Returning to FIG. 3, it can be seen that, when rack 10 is in the drain position, the linkage 40 thereon is moved upward, causing fingers 44 to move upward. Because each finger 44 is disposed adjacent to or in light contact with a drop tube 82 or other part associated with a valve 80 for each tray 22, 24, 26, the linkage 40 causes all the drop tubes 82 of valves 80 to be pushed upward, causing all valves 80 to open, and each tray 22, 24, 26 to drain out the waste material therein, ultimately to bottom tray 20 (which may have its own, separate, valve system), through drain tube 60 and into collection container 70. In the embodiment shown in FIG. 2, each tray 22, 24, 26 drains into the tray immediately below, but in alternate embodiments, one or more trays could have dedicated tubes or other more direct drain paths into collection container 70.

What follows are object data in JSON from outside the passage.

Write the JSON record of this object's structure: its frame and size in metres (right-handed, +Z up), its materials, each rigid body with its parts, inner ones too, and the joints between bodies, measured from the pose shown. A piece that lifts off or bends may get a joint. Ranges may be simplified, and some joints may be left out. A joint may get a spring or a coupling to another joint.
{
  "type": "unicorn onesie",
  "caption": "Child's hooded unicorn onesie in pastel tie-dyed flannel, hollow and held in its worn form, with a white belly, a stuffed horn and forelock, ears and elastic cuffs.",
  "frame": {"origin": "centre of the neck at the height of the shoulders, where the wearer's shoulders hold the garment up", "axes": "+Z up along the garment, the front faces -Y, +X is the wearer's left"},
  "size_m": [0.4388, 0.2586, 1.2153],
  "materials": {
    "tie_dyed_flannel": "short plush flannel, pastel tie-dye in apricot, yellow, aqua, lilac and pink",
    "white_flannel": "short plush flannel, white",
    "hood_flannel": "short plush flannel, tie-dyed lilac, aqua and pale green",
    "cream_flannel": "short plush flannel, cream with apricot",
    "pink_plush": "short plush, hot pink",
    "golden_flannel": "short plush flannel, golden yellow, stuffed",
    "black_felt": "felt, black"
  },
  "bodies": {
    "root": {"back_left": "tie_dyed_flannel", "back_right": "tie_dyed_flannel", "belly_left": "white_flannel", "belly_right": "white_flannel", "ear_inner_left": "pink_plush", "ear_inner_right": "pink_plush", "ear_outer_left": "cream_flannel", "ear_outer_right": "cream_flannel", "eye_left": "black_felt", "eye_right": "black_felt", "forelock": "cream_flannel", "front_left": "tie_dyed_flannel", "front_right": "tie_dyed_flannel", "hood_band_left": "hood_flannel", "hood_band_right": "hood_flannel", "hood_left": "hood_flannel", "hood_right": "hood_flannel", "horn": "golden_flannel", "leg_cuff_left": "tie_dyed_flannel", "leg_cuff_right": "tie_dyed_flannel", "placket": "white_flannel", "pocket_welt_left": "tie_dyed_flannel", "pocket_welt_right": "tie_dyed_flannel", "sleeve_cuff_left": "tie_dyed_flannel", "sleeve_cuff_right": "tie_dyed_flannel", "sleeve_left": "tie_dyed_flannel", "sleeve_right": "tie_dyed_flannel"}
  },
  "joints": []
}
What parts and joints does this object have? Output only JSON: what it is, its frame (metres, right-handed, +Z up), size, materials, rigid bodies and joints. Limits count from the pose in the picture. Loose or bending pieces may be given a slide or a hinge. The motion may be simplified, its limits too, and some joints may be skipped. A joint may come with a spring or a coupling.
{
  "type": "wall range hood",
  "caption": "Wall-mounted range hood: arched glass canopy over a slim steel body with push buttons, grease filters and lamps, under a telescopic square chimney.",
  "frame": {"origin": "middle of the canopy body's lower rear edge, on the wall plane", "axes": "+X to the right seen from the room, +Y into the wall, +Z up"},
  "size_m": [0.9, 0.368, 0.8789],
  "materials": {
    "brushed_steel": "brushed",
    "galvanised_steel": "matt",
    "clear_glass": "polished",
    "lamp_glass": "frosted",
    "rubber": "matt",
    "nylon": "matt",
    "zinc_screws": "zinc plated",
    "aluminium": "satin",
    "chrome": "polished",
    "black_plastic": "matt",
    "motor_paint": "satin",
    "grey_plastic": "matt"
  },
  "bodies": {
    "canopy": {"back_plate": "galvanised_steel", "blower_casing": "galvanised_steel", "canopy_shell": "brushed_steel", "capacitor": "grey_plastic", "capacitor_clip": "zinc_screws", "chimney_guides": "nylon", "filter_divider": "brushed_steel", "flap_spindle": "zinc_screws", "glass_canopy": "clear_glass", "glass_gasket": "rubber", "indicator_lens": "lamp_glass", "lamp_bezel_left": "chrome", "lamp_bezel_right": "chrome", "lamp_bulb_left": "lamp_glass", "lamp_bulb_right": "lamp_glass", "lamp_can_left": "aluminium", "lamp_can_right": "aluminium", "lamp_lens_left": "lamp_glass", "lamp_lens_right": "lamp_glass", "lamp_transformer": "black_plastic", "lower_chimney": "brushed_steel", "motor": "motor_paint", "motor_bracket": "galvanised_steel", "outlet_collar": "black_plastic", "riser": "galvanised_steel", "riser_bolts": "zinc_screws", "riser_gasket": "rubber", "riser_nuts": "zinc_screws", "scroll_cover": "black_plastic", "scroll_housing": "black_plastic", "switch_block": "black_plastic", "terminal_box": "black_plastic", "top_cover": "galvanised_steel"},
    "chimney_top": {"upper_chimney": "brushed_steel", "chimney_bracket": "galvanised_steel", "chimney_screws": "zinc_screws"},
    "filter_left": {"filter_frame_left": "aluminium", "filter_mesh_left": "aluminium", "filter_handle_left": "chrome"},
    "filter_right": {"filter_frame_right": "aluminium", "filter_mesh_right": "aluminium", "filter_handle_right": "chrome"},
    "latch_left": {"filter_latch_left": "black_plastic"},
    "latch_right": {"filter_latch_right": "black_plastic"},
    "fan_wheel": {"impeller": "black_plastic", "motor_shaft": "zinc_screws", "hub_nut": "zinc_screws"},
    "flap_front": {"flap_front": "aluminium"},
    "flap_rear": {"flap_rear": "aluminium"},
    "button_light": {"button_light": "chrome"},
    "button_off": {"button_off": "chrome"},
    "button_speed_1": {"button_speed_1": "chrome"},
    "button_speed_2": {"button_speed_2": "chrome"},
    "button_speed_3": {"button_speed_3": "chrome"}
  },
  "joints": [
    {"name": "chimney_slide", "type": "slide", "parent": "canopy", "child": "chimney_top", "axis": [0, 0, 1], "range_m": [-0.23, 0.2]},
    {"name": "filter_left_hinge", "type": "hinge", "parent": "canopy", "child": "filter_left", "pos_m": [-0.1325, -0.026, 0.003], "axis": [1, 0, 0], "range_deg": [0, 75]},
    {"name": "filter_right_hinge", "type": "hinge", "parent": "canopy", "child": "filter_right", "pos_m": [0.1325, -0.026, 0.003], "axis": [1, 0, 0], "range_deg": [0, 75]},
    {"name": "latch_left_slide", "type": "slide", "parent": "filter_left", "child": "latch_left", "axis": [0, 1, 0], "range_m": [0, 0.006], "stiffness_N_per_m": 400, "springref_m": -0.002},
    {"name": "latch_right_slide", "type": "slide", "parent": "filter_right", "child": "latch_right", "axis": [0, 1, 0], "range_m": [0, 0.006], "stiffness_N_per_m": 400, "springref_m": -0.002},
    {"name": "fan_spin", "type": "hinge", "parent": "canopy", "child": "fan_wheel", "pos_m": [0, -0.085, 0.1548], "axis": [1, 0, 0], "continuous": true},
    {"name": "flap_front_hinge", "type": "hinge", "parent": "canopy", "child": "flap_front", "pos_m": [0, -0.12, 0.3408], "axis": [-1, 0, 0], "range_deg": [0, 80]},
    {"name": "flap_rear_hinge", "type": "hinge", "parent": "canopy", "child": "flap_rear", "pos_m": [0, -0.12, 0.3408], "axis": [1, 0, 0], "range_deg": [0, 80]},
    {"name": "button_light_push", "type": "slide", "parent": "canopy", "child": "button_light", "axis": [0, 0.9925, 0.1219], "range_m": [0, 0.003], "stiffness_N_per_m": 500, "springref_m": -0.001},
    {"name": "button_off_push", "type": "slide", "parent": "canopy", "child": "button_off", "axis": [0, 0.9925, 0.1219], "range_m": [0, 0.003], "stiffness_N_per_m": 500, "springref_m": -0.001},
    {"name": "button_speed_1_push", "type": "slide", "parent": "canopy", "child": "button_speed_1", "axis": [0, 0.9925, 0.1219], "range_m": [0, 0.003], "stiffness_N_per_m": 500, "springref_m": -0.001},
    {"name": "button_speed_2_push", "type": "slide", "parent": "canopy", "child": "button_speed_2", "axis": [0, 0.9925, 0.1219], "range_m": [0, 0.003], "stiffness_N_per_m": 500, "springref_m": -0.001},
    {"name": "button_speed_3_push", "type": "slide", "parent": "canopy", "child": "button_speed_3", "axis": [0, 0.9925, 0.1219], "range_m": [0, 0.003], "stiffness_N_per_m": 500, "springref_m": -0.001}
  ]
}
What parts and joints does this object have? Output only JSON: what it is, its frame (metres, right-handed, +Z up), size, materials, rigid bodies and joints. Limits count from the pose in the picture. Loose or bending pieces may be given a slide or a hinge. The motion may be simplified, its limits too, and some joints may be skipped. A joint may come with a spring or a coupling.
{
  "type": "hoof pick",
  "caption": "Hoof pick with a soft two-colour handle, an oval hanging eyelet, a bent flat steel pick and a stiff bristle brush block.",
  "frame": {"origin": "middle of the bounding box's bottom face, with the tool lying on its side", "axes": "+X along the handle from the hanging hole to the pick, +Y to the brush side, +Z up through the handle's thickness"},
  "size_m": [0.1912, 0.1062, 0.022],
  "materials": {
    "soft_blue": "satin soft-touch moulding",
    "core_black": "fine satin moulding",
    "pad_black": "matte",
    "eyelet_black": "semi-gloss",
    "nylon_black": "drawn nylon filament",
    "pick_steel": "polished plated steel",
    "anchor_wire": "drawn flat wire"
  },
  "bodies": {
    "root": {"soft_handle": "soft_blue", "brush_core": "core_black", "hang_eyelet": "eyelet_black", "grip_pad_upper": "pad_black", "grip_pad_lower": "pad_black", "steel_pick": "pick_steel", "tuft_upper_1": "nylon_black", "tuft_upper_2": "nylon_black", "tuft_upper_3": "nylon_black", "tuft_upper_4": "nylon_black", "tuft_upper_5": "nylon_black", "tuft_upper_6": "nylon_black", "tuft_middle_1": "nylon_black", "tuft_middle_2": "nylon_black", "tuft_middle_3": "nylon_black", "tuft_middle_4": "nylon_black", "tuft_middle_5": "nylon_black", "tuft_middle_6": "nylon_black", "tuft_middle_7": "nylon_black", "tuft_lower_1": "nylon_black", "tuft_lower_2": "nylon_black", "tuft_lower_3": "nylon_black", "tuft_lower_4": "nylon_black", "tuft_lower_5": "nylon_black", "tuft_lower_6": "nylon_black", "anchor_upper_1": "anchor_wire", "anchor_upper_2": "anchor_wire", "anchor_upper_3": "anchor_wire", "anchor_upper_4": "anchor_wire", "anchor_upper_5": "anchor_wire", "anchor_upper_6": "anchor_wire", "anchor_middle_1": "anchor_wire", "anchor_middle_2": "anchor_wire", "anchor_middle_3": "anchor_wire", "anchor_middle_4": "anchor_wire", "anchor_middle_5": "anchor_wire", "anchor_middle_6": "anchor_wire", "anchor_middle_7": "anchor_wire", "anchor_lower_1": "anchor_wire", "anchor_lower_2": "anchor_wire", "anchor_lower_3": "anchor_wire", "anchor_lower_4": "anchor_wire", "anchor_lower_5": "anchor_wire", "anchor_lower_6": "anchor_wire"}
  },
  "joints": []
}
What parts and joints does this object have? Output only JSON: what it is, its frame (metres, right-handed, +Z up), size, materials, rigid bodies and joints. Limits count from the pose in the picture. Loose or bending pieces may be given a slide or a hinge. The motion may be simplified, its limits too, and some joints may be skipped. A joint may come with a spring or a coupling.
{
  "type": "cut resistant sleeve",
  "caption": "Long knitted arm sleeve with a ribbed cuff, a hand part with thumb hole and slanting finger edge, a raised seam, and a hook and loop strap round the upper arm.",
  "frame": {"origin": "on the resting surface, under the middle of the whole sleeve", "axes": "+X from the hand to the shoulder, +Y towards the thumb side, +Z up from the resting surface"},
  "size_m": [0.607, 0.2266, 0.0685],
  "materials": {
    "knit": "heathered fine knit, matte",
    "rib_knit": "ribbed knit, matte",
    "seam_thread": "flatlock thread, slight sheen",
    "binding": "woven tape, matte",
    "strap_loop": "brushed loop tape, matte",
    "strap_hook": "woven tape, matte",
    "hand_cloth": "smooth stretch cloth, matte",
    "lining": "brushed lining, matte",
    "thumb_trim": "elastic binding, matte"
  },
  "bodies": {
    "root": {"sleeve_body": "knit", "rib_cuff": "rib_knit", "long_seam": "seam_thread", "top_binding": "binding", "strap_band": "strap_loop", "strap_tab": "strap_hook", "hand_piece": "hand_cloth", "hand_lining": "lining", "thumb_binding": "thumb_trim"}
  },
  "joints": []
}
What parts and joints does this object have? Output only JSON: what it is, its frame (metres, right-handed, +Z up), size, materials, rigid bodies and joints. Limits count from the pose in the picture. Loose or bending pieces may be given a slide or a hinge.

FIG. 5 is an isolated view, and FIG. 6 is a perspective cross-sectional view, of a type of spring-loaded valve, with drop tube, that can be used in the present embodiment, although other types of valve are useable. As can be seen, drop tube 82 with inlet opening 84 is vertically movable relative to seal flanges 86, 88 (which themselves form a seal around an opening in a tray such as 24, particularly at the top shoulder of flange 86). A coil spring 90 naturally biases drop tube 82 downward, into a closed, sealed position; an upward push of drop tube 82 or flange 88, such as by a finger 44, will thus be against the spring force. A stop pin 92 or retaining ring (not shown) can restrict downward motion of the flange 88 beyond a certain point; this will maintain a pre-load on the spring 90, ensuring that the drop tube 82 is normally closed; and holds the valve assembly 80 together.
The claims, as originally presented and as they may be amended, encompass variations, alternatives, modifications, improvements, equivalents, and substantial equivalents of the embodiments and teachings disclosed herein, including those that are presently unforeseen or unappreciated, and that, for example, may arise from applicants/patentees and others.